- Description of the task
Could you print every record below exactly as it appears?

|---|

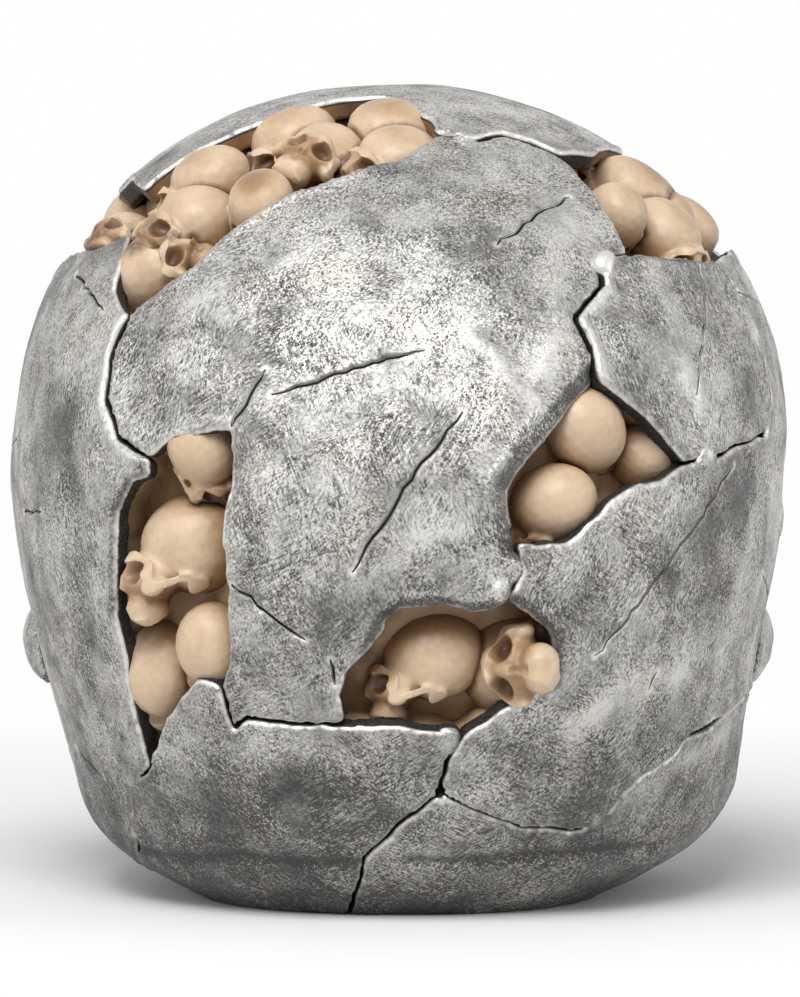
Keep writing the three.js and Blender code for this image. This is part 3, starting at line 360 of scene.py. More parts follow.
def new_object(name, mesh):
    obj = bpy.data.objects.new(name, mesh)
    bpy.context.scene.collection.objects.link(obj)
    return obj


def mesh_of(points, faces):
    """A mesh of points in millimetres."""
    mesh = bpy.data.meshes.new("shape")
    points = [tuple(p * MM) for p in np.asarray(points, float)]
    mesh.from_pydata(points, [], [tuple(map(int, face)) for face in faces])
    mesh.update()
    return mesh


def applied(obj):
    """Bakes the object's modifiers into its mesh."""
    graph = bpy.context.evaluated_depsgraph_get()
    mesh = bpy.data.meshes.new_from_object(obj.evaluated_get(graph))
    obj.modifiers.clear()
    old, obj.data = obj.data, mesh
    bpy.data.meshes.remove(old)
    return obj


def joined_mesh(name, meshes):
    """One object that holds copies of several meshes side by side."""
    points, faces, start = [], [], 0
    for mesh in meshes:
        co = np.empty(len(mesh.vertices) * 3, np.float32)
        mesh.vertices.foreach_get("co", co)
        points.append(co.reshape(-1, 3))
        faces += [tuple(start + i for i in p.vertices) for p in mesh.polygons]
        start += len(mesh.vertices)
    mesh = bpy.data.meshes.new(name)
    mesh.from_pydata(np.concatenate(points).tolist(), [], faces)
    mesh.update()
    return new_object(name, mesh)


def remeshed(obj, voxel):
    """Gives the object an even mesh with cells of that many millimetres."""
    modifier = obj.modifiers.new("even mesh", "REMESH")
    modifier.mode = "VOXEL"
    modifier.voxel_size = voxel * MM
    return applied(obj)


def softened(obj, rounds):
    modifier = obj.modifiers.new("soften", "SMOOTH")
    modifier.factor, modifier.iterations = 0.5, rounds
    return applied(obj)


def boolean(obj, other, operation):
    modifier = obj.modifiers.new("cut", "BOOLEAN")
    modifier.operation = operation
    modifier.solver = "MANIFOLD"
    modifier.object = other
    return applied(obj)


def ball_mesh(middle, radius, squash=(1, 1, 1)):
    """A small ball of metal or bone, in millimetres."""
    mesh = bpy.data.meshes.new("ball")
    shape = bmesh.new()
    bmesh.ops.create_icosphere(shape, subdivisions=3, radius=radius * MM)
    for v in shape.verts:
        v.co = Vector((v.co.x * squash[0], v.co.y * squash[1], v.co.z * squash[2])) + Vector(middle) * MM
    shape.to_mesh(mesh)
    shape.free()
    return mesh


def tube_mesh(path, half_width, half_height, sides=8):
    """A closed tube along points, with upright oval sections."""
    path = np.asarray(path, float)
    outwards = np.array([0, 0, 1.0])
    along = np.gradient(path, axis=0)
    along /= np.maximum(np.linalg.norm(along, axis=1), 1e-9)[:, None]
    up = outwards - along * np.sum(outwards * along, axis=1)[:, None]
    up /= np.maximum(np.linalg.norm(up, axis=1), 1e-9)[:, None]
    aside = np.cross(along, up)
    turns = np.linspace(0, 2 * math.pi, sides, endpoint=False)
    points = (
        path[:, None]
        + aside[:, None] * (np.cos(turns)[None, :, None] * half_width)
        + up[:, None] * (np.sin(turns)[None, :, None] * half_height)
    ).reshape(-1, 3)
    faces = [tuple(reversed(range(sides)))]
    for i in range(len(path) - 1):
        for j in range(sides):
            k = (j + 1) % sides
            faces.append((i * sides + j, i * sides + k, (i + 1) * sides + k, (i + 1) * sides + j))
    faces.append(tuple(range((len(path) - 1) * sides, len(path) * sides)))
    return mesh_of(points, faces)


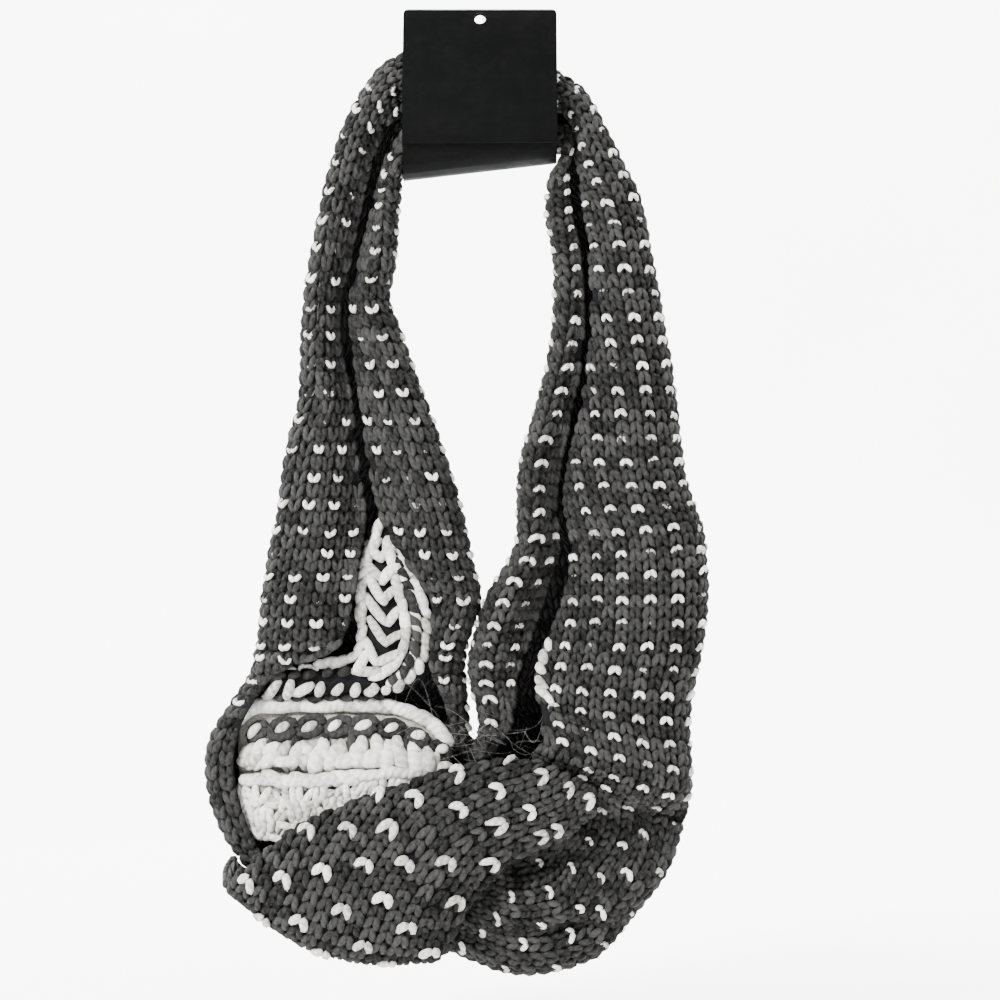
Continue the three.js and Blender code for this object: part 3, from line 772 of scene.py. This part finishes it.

|---|

- Task output
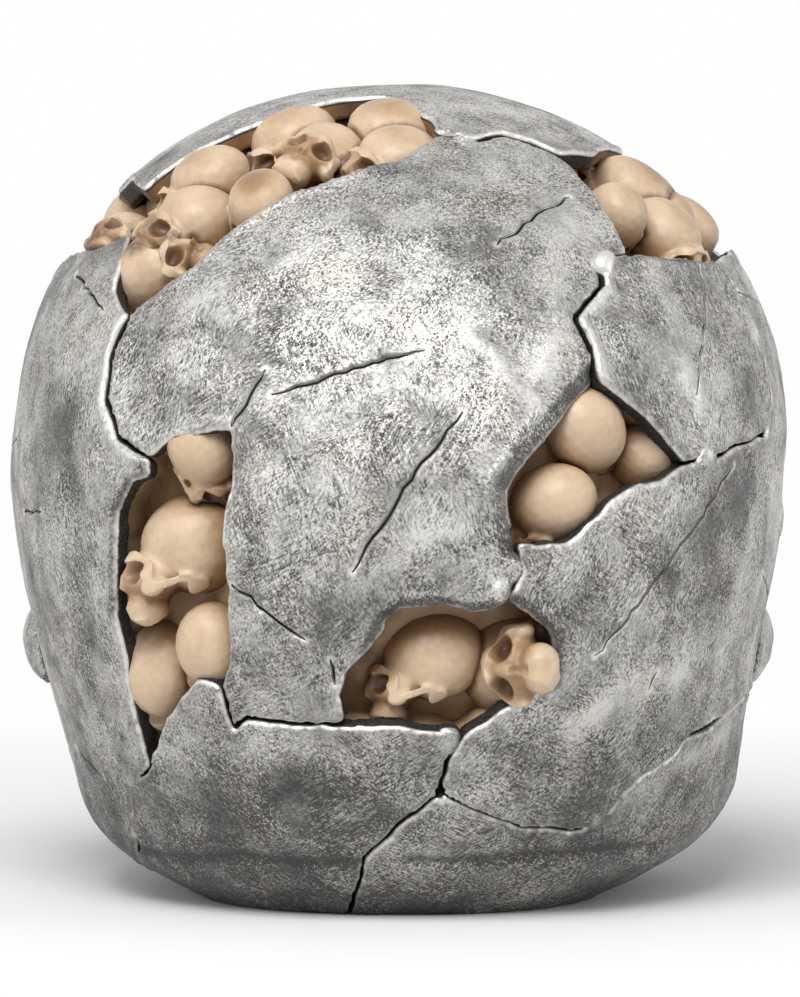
Keep writing the three.js and Blender code for this image. This is part 3, starting at line 360 of scene.py. More parts follow.
def new_object(name, mesh):
    obj = bpy.data.objects.new(name, mesh)
    bpy.context.scene.collection.objects.link(obj)
    return obj


def mesh_of(points, faces):
    """A mesh of points in millimetres."""
    mesh = bpy.data.meshes.new("shape")
    points = [tuple(p * MM) for p in np.asarray(points, float)]
    mesh.from_pydata(points, [], [tuple(map(int, face)) for face in faces])
    mesh.update()
    return mesh


def applied(obj):
    """Bakes the object's modifiers into its mesh."""
    graph = bpy.context.evaluated_depsgraph_get()
    mesh = bpy.data.meshes.new_from_object(obj.evaluated_get(graph))
    obj.modifiers.clear()
    old, obj.data = obj.data, mesh
    bpy.data.meshes.remove(old)
    return obj


def joined_mesh(name, meshes):
    """One object that holds copies of several meshes side by side."""
    points, faces, start = [], [], 0
    for mesh in meshes:
        co = np.empty(len(mesh.vertices) * 3, np.float32)
        mesh.vertices.foreach_get("co", co)
        points.append(co.reshape(-1, 3))
        faces += [tuple(start + i for i in p.vertices) for p in mesh.polygons]
        start += len(mesh.vertices)
    mesh = bpy.data.meshes.new(name)
    mesh.from_pydata(np.concatenate(points).tolist(), [], faces)
    mesh.update()
    return new_object(name, mesh)


def remeshed(obj, voxel):
    """Gives the object an even mesh with cells of that many millimetres."""
    modifier = obj.modifiers.new("even mesh", "REMESH")
    modifier.mode = "VOXEL"
    modifier.voxel_size = voxel * MM
    return applied(obj)


def softened(obj, rounds):
    modifier = obj.modifiers.new("soften", "SMOOTH")
    modifier.factor, modifier.iterations = 0.5, rounds
    return applied(obj)


def boolean(obj, other, operation):
    modifier = obj.modifiers.new("cut", "BOOLEAN")
    modifier.operation = operation
    modifier.solver = "MANIFOLD"
    modifier.object = other
    return applied(obj)


def ball_mesh(middle, radius, squash=(1, 1, 1)):
    """A small ball of metal or bone, in millimetres."""
    mesh = bpy.data.meshes.new("ball")
    shape = bmesh.new()
    bmesh.ops.create_icosphere(shape, subdivisions=3, radius=radius * MM)
    for v in shape.verts:
        v.co = Vector((v.co.x * squash[0], v.co.y * squash[1], v.co.z * squash[2])) + Vector(middle) * MM
    shape.to_mesh(mesh)
    shape.free()
    return mesh


def tube_mesh(path, half_width, half_height, sides=8):
    """A closed tube along points, with upright oval sections."""
    path = np.asarray(path, float)
    outwards = np.array([0, 0, 1.0])
    along = np.gradient(path, axis=0)
    along /= np.maximum(np.linalg.norm(along, axis=1), 1e-9)[:, None]
    up = outwards - along * np.sum(outwards * along, axis=1)[:, None]
    up /= np.maximum(np.linalg.norm(up, axis=1), 1e-9)[:, None]
    aside = np.cross(along, up)
    turns = np.linspace(0, 2 * math.pi, sides, endpoint=False)
    points = (
        path[:, None]
        + aside[:, None] * (np.cos(turns)[None, :, None] * half_width)
        + up[:, None] * (np.sin(turns)[None, :, None] * half_height)
    ).reshape(-1, 3)
    faces = [tuple(reversed(range(sides)))]
    for i in range(len(path) - 1):
        for j in range(sides):
            k = (j + 1) % sides
            faces.append((i * sides + j, i * sides + k, (i + 1) * sides + k, (i + 1) * sides + j))
    faces.append(tuple(range((len(path) - 1) * sides, len(path) * sides)))
    return mesh_of(points, faces)


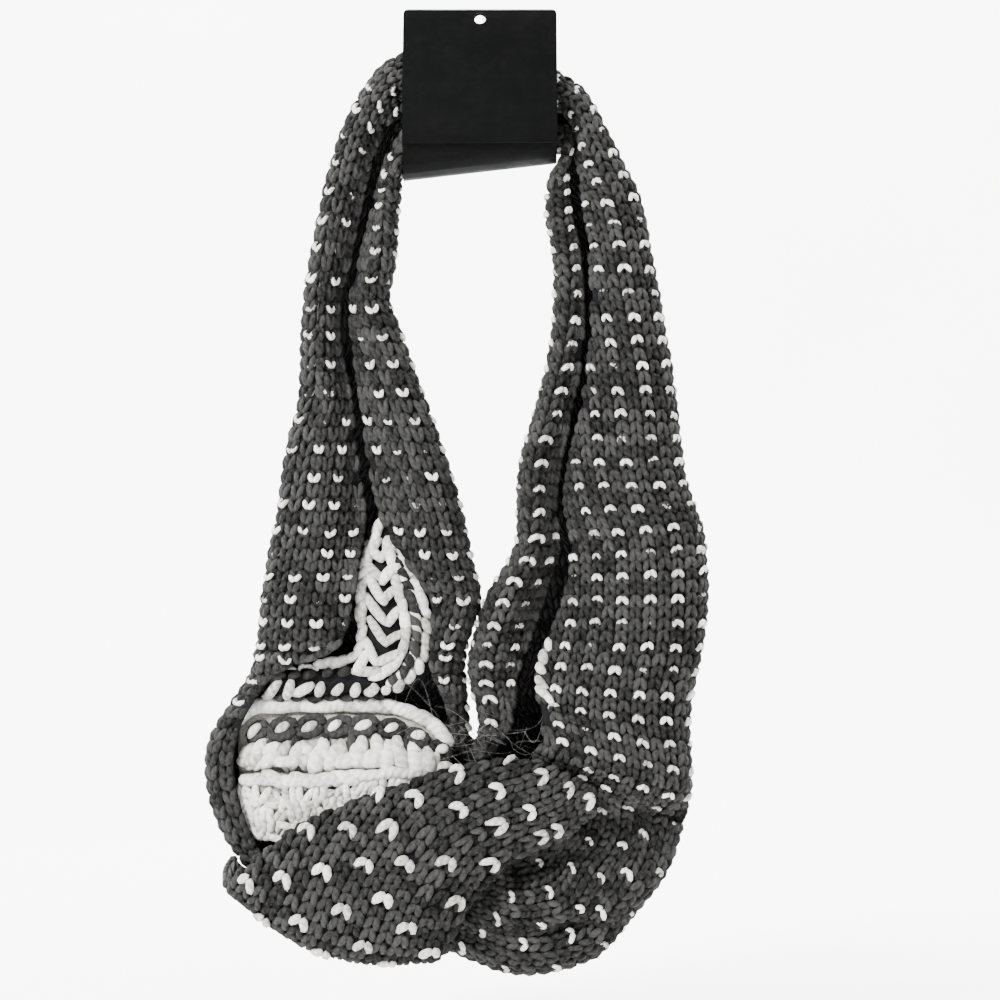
Continue the three.js and Blender code for this object: part 3, from line 772 of scene.py. This part finishes it.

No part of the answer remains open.